**** DATASET CONTENT
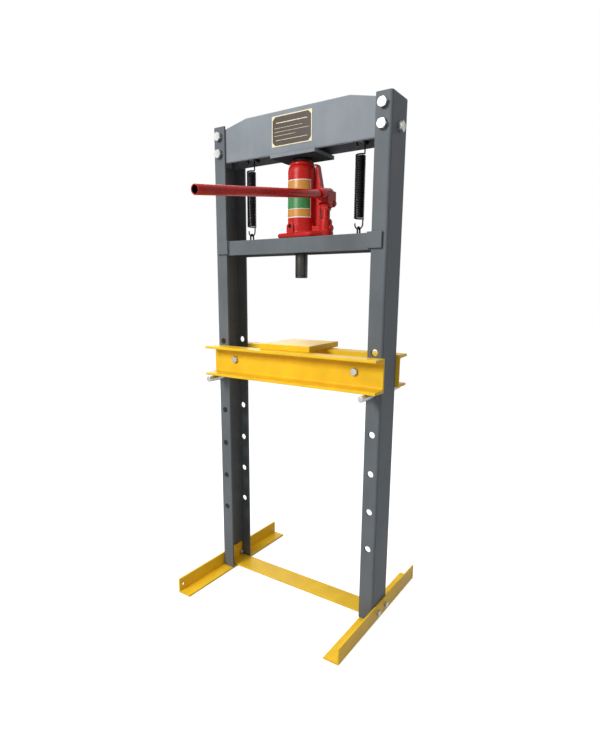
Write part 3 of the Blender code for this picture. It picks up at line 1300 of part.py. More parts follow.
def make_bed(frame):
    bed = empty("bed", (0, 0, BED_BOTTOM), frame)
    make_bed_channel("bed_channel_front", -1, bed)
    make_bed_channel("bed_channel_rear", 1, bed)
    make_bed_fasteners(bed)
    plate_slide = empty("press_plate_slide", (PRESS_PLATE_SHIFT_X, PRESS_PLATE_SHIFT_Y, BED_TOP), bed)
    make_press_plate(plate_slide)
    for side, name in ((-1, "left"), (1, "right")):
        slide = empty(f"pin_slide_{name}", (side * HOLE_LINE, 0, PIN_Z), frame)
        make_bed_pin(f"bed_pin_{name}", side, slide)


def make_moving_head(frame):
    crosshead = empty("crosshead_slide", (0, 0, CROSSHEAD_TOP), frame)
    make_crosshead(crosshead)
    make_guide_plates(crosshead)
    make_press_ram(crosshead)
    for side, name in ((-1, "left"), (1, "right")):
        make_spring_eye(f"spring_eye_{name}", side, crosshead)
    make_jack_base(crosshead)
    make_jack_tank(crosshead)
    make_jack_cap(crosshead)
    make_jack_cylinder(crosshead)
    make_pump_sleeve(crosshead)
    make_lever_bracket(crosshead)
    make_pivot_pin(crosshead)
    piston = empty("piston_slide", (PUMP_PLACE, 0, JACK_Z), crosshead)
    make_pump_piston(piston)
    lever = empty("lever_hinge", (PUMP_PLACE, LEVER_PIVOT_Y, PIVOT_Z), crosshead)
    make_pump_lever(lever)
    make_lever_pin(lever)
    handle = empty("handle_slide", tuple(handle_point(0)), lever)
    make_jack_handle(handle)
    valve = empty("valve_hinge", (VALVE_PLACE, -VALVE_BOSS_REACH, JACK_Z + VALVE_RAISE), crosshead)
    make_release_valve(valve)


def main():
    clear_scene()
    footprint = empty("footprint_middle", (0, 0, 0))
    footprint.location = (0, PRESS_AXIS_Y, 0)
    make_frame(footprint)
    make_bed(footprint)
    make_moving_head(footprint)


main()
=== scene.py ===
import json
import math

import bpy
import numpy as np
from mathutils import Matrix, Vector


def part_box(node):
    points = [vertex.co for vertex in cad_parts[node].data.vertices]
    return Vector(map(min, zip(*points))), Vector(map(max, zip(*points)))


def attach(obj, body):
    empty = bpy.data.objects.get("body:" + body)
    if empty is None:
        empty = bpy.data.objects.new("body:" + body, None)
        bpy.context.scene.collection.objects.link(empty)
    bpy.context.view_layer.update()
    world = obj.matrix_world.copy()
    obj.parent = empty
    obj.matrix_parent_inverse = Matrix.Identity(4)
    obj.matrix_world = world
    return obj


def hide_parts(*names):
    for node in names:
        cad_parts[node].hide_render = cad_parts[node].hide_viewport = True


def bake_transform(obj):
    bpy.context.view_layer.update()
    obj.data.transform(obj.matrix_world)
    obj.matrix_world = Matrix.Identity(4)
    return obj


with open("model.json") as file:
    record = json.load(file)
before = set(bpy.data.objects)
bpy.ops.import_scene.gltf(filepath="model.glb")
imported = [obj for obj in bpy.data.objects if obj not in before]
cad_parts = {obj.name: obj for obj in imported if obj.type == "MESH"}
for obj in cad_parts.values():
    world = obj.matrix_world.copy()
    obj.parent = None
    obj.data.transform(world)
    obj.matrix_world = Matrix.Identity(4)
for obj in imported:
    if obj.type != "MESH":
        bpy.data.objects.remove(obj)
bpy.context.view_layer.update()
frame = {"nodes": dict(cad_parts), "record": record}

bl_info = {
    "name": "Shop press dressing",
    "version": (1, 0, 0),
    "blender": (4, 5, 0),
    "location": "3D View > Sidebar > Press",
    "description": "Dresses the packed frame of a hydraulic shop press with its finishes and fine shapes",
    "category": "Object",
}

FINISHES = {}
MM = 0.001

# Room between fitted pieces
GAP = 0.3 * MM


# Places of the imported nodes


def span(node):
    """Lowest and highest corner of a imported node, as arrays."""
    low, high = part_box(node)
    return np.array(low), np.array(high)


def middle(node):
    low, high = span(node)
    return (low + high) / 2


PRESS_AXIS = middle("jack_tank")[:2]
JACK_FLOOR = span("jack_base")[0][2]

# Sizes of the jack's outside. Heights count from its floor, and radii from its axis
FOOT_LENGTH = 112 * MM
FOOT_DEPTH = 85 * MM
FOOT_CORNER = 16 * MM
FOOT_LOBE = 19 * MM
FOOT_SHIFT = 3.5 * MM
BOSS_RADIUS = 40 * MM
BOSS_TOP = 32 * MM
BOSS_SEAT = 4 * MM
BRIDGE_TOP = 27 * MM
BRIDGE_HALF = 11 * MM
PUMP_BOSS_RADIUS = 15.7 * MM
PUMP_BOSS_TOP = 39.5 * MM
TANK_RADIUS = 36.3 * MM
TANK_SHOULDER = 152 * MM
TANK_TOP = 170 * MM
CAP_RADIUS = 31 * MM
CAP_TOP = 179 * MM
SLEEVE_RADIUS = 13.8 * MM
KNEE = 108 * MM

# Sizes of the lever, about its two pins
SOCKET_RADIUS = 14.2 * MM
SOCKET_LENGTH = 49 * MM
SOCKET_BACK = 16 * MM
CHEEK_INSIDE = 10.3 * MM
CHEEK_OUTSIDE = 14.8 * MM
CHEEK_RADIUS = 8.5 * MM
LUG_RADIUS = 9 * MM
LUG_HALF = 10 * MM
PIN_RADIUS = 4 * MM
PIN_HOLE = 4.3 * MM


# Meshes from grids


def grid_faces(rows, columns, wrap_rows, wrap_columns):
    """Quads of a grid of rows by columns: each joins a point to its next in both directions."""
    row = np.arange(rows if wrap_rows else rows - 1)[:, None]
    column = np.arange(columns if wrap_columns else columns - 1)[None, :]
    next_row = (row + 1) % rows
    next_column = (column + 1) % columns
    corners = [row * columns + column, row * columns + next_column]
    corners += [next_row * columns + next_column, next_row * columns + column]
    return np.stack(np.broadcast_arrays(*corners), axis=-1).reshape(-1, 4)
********
YOUR GOAL ▸ Return all the data exactly as given.

COMPLETED EXERCISE ▸
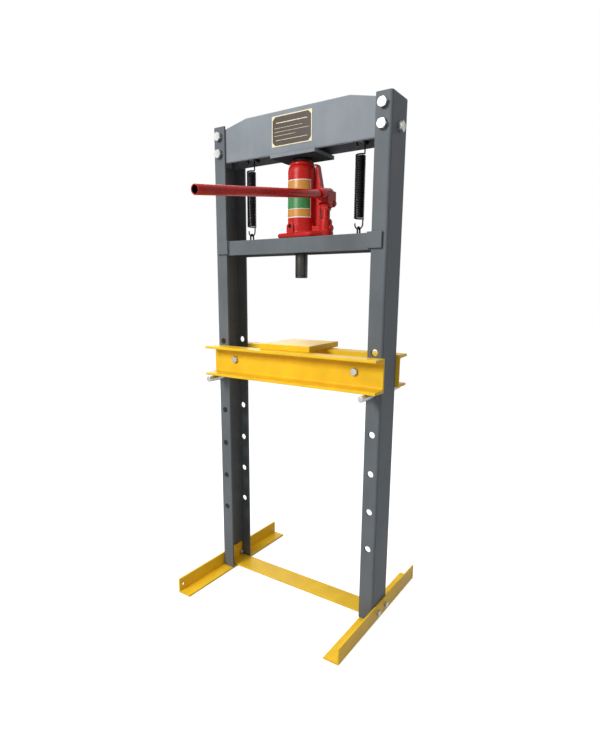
Write part 3 of the Blender code for this picture. It picks up at line 1300 of part.py. More parts follow.
def make_bed(frame):
    bed = empty("bed", (0, 0, BED_BOTTOM), frame)
    make_bed_channel("bed_channel_front", -1, bed)
    make_bed_channel("bed_channel_rear", 1, bed)
    make_bed_fasteners(bed)
    plate_slide = empty("press_plate_slide", (PRESS_PLATE_SHIFT_X, PRESS_PLATE_SHIFT_Y, BED_TOP), bed)
    make_press_plate(plate_slide)
    for side, name in ((-1, "left"), (1, "right")):
        slide = empty(f"pin_slide_{name}", (side * HOLE_LINE, 0, PIN_Z), frame)
        make_bed_pin(f"bed_pin_{name}", side, slide)


def make_moving_head(frame):
    crosshead = empty("crosshead_slide", (0, 0, CROSSHEAD_TOP), frame)
    make_crosshead(crosshead)
    make_guide_plates(crosshead)
    make_press_ram(crosshead)
    for side, name in ((-1, "left"), (1, "right")):
        make_spring_eye(f"spring_eye_{name}", side, crosshead)
    make_jack_base(crosshead)
    make_jack_tank(crosshead)
    make_jack_cap(crosshead)
    make_jack_cylinder(crosshead)
    make_pump_sleeve(crosshead)
    make_lever_bracket(crosshead)
    make_pivot_pin(crosshead)
    piston = empty("piston_slide", (PUMP_PLACE, 0, JACK_Z), crosshead)
    make_pump_piston(piston)
    lever = empty("lever_hinge", (PUMP_PLACE, LEVER_PIVOT_Y, PIVOT_Z), crosshead)
    make_pump_lever(lever)
    make_lever_pin(lever)
    handle = empty("handle_slide", tuple(handle_point(0)), lever)
    make_jack_handle(handle)
    valve = empty("valve_hinge", (VALVE_PLACE, -VALVE_BOSS_REACH, JACK_Z + VALVE_RAISE), crosshead)
    make_release_valve(valve)


def main():
    clear_scene()
    footprint = empty("footprint_middle", (0, 0, 0))
    footprint.location = (0, PRESS_AXIS_Y, 0)
    make_frame(footprint)
    make_bed(footprint)
    make_moving_head(footprint)


main()
=== scene.py ===
import json
import math

import bpy
import numpy as np
from mathutils import Matrix, Vector


def part_box(node):
    points = [vertex.co for vertex in cad_parts[node].data.vertices]
    return Vector(map(min, zip(*points))), Vector(map(max, zip(*points)))


def attach(obj, body):
    empty = bpy.data.objects.get("body:" + body)
    if empty is None:
        empty = bpy.data.objects.new("body:" + body, None)
        bpy.context.scene.collection.objects.link(empty)
    bpy.context.view_layer.update()
    world = obj.matrix_world.copy()
    obj.parent = empty
    obj.matrix_parent_inverse = Matrix.Identity(4)
    obj.matrix_world = world
    return obj


def hide_parts(*names):
    for node in names:
        cad_parts[node].hide_render = cad_parts[node].hide_viewport = True


def bake_transform(obj):
    bpy.context.view_layer.update()
    obj.data.transform(obj.matrix_world)
    obj.matrix_world = Matrix.Identity(4)
    return obj


with open("model.json") as file:
    record = json.load(file)
before = set(bpy.data.objects)
bpy.ops.import_scene.gltf(filepath="model.glb")
imported = [obj for obj in bpy.data.objects if obj not in before]
cad_parts = {obj.name: obj for obj in imported if obj.type == "MESH"}
for obj in cad_parts.values():
    world = obj.matrix_world.copy()
    obj.parent = None
    obj.data.transform(world)
    obj.matrix_world = Matrix.Identity(4)
for obj in imported:
    if obj.type != "MESH":
        bpy.data.objects.remove(obj)
bpy.context.view_layer.update()
frame = {"nodes": dict(cad_parts), "record": record}

bl_info = {
    "name": "Shop press dressing",
    "version": (1, 0, 0),
    "blender": (4, 5, 0),
    "location": "3D View > Sidebar > Press",
    "description": "Dresses the packed frame of a hydraulic shop press with its finishes and fine shapes",
    "category": "Object",
}

FINISHES = {}
MM = 0.001

# Room between fitted pieces
GAP = 0.3 * MM


# Places of the imported nodes


def span(node):
    """Lowest and highest corner of a imported node, as arrays."""
    low, high = part_box(node)
    return np.array(low), np.array(high)


def middle(node):
    low, high = span(node)
    return (low + high) / 2


PRESS_AXIS = middle("jack_tank")[:2]
JACK_FLOOR = span("jack_base")[0][2]

# Sizes of the jack's outside. Heights count from its floor, and radii from its axis
FOOT_LENGTH = 112 * MM
FOOT_DEPTH = 85 * MM
FOOT_CORNER = 16 * MM
FOOT_LOBE = 19 * MM
FOOT_SHIFT = 3.5 * MM
BOSS_RADIUS = 40 * MM
BOSS_TOP = 32 * MM
BOSS_SEAT = 4 * MM
BRIDGE_TOP = 27 * MM
BRIDGE_HALF = 11 * MM
PUMP_BOSS_RADIUS = 15.7 * MM
PUMP_BOSS_TOP = 39.5 * MM
TANK_RADIUS = 36.3 * MM
TANK_SHOULDER = 152 * MM
TANK_TOP = 170 * MM
CAP_RADIUS = 31 * MM
CAP_TOP = 179 * MM
SLEEVE_RADIUS = 13.8 * MM
KNEE = 108 * MM

# Sizes of the lever, about its two pins
SOCKET_RADIUS = 14.2 * MM
SOCKET_LENGTH = 49 * MM
SOCKET_BACK = 16 * MM
CHEEK_INSIDE = 10.3 * MM
CHEEK_OUTSIDE = 14.8 * MM
CHEEK_RADIUS = 8.5 * MM
LUG_RADIUS = 9 * MM
LUG_HALF = 10 * MM
PIN_RADIUS = 4 * MM
PIN_HOLE = 4.3 * MM


# Meshes from grids


def grid_faces(rows, columns, wrap_rows, wrap_columns):
    """Quads of a grid of rows by columns: each joins a point to its next in both directions."""
    row = np.arange(rows if wrap_rows else rows - 1)[:, None]
    column = np.arange(columns if wrap_columns else columns - 1)[None, :]
    next_row = (row + 1) % rows
    next_column = (column + 1) % columns
    corners = [row * columns + column, row * columns + next_column]
    corners += [next_row * columns + next_column, next_row * columns + column]
    return np.stack(np.broadcast_arrays(*corners), axis=-1).reshape(-1, 4)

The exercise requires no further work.